In response to the op-ed, a CBS spokesperson said: “During her time at CBS, Whitney was a valued team member of the News and Entertainment divisions. She was selected for a management-training program, promoted several times, and was given high-profile assignments. While we disagree with some statements in Whitney’s story, we take all employee concerns seriously and remain committed to improving the workplace experience for everyone.

“CBS leadership has made strengthening our culture a top priority. Over the past several months, we have announced plans to devote considerable resources to critical areas such as ethics, compliance, diversity and inclusion, and human resources, including creating a centralized employee relations function to respond to workplace issues,” the statement continued. “Employees are CBS’ most important resource, and providing them with a safe, fair, inclusive and positive work environment is paramount to our continued success.”

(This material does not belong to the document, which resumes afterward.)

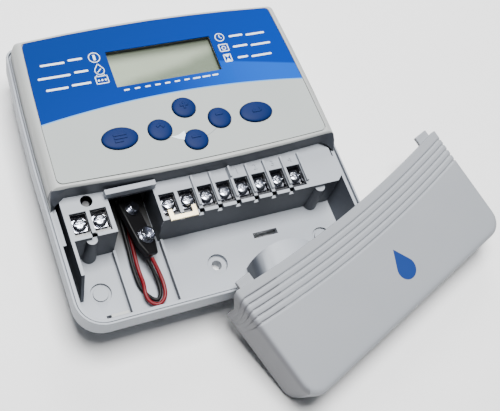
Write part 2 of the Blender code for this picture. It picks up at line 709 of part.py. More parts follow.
def build():
    for old in list(bpy.data.objects):
        bpy.data.objects.remove(old)
    looks = {
        "housing": material("warm_grey_plastic", (0.56, 0.57, 0.56), 0.55),
        "tray": material("cool_grey_plastic", (0.50, 0.53, 0.56), 0.55),
        "cover": material("cover_plastic", (0.45, 0.47, 0.49), 0.5),
        "label": material("printed_film", (0.02, 0.22, 0.55), 0.35),
        "window": material("clear_window", (0.8, 0.85, 0.85), 0.05),
        "lcd": material("lcd_glass", (0.36, 0.40, 0.33), 0.2),
        "rubber": material("blue_rubber", (0.02, 0.08, 0.30), 0.6),
        "black": material("black_plastic", (0.02, 0.02, 0.025), 0.5),
        "nickel": material("nickel_steel", (0.75, 0.76, 0.78), 0.25, 1.0),
        "brass": material("brass_strip", (0.78, 0.68, 0.42), 0.3, 1.0),
        "pcb": material("green_board", (0.03, 0.22, 0.08), 0.4),
        "pink": material("elastomer_strip", (0.7, 0.45, 0.45), 0.6),
        "sleeve": material("capacitor_sleeve", (0.03, 0.05, 0.12), 0.4),
        "red": material("red_lead", (0.42, 0.01, 0.02), 0.4),
    }
    rear_case(looks["tray"])
    front_housing(looks["housing"])
    label_overlay(looks["label"])
    display(looks)
    keys(looks["rubber"])
    terminal_deck(looks["tray"])
    terminal_block("power_terminal_block", power_xs(), looks["black"])
    terminal_block("station_terminal_block", station_xs(), looks["black"])
    terminals(looks["nickel"])
    boards(looks)
    reset(looks)
    case_screws(looks["nickel"])
    battery_strap(looks)
    lead("battery_lead_red", 1, looks["red"])
    lead("battery_lead_black", -1, looks["black"])
    sensor_jumper(looks["brass"])
    terminal_cover(looks["cover"])


build()
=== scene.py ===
"""The looks of the irrigation controller, built round its CAD frame.

Lengths are in millimetres unless a name says otherwise, and are turned into metres as meshes are made.
"""
import math

import bmesh
import bpy
from mathutils import Matrix, Vector


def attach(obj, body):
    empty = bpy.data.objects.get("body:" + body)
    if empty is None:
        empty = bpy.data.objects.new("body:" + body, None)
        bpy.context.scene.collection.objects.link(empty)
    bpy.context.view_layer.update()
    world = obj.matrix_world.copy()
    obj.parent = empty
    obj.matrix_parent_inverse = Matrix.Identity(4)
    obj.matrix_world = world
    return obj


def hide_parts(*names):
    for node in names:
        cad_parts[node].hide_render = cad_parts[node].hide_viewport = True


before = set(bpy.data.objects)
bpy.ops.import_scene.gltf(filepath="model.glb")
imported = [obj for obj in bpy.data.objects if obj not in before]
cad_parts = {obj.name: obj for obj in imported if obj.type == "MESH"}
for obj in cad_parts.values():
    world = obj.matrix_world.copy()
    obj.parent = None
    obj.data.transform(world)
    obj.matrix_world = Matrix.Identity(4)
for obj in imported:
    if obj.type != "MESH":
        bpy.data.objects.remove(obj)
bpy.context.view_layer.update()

MM = 0.001

# ---- measures shared with the case --------------------------------------------------------------
FACE_Z = 32.0
DECK_Z = 24.0
PITCH = 7.97
POWER_X = -51.85
STATION_X = -16.1
TERMINAL_Y = -21.4
FIRST_STATION = 4              # ways of the station block before the first numbered one
TERMINALS = {"power_%d" % (i + 1): POWER_X + PITCH * i for i in range(2)}
TERMINALS.update({"station_%d" % (i + 1): STATION_X + PITCH * i for i in range(8)})
KEYS = {
    "button_program": (-28.7, 6.2, 7.2, 4.7),
    "button_previous": (-12.0, 6.6, 4.8, 4.6),
    "button_plus": (0.8, 14.5, 4.8, 4.5),
    "button_next": (13.8, 6.9, 4.7, 4.6),
    "button_minus": (1.0, -0.7, 4.8, 4.5),
    "button_manual": (30.0, 6.4, 7.0, 4.6),
}
KEY_EDGE_Z = 32.4
KEY_TOP_Z = 33.5
FLANGE_Z = (28.4, 29.4)
FLANGE_WIDTH = 0.9
STROKE_HEIGHT = 0.22
STROKE_ROOT = 0.4
ARC_CENTRE = (1.2, 15.8)       # the printed arc that runs from key to key
ARC_RADIUS = 16.3
LATCH_BAR = ((-47.6, -40.4), (-55.6, -54.3), (5.6, 7.4))       # lies in the slot of the tray's floor

# ---- terminal cover -----------------------------------------------------------------------------
COVER_HALF_WIDTH = 61.9
COVER_HEIGHT = 48.2
COVER_CORNER = 8.0
COVER_SHOULDER = 2.5
COVER_WALL = 1.6
COVER_BOW = 3.7 / 60.0 ** 2
COVER_ORIGIN = Vector((52.3, -45.0, 29.4))
COVER_ACROSS = Vector((0.923, 0.385, 0.003)).normalized()
COVER_UP = Vector((-0.375, 0.897, 0.235))
COVER_UP = (COVER_UP - COVER_ACROSS * COVER_ACROSS.dot(COVER_UP)).normalized()
COVER_GROOVES = (4.2, 7.0, 9.8, 12.6, 15.4)
GROOVE_DEPTH = 0.65
GROOVE_WIDTH = 0.36
RIBBED_HEIGHT = 17.5
TAB_PLACES = (-54.5, 54.5)
TAB_HALF_WIDTH = 3.5
TAB_REACH = (-1.0, 6.2)
TAB_DEPTHS = (-3.0, -1.4)
DROP_PLACE = (7.0, -33.2)
DROP_RADIUS = 4.6
DROP_TIP = 9.6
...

When she worked at the company’s Emerging Creative Leadership Experience division, Davis said she was often the only person of color in meetings. “In fact, there was not one black creative executive at the network. Today, the only black female executive at CBS Entertainment oversees diversity and inclusion.”

She said that Peter Golden, the head of network casting and talent, often discarded minority actors in favor of white ones. “It is my opinion that Peter Golden doesn’t find minority performers to be as talented as white actors,” she said.

Golden denied that comment in a statement to Variety, saying: “The claims and innuendos made about me by Ms. Davis are categorically untrue. Approximately eight years ago, Ms. Davis was a trainee in my department for the customary three- to -four-month period provided under CBS’ management training program. While it is certainly possible that I may have reviewed headshots in front of Ms. Davis, her claim that I systematically dismissed diverse actors is patently false. In addition, and contrary to her assertions, the Comedy Diversity Showcase has resulted in numerous guest and series regular roles on CBS shows for the participants. Throughout my career in casting, I have always been a vigorous advocate for all actors. Ms. Davis’ implications are completely contrary to who I am personally and professionally.”

In the last year, CBS has fired multiple executives — including former CEO Moovnes and “60 Minutes” executive producer Jeff Fager — for sexual and workplace misconduct. Last year, CBS hired two law firms — Covington & Burling and Debevoise & Plimpton — to investigate the workplace culture at the company, but Davis said that the investigators never followed up when she told them about the discrimination within the company. The investigators’ report, which was never released publicly, was leaked to The New York Times.

“The leaked report emphasized sexual misconduct while failing to address the totality of problems at the corporation,” Davis said. “We should all be outraged that CBS has opted to ignore its rampant discrimination issues and lack of inclusion.”

Former CBS entertainment president Glenn Geller, who was also mentioned in the piece, added in a statement of his own:

“I have personally been a champion of diversity at CBS, both in front of and behind the camera. For well over a decade, I worked closely with both the writers program and the Directing Initiative. But I am most proud of my involvement with the Drama Diversity Casting Initiative. I conceived, spearheaded and shepherded the program, and was intimately involved every step of the way — from helping choose audition sides to set visits during the actors’ screen tests. For the record, I wanted to make deals with several actors. Ultimately, everyone has a boss who has the final word, and I was no exception.”

Neither Geller nor Golden immediately responded to TheWrap’s request for comment.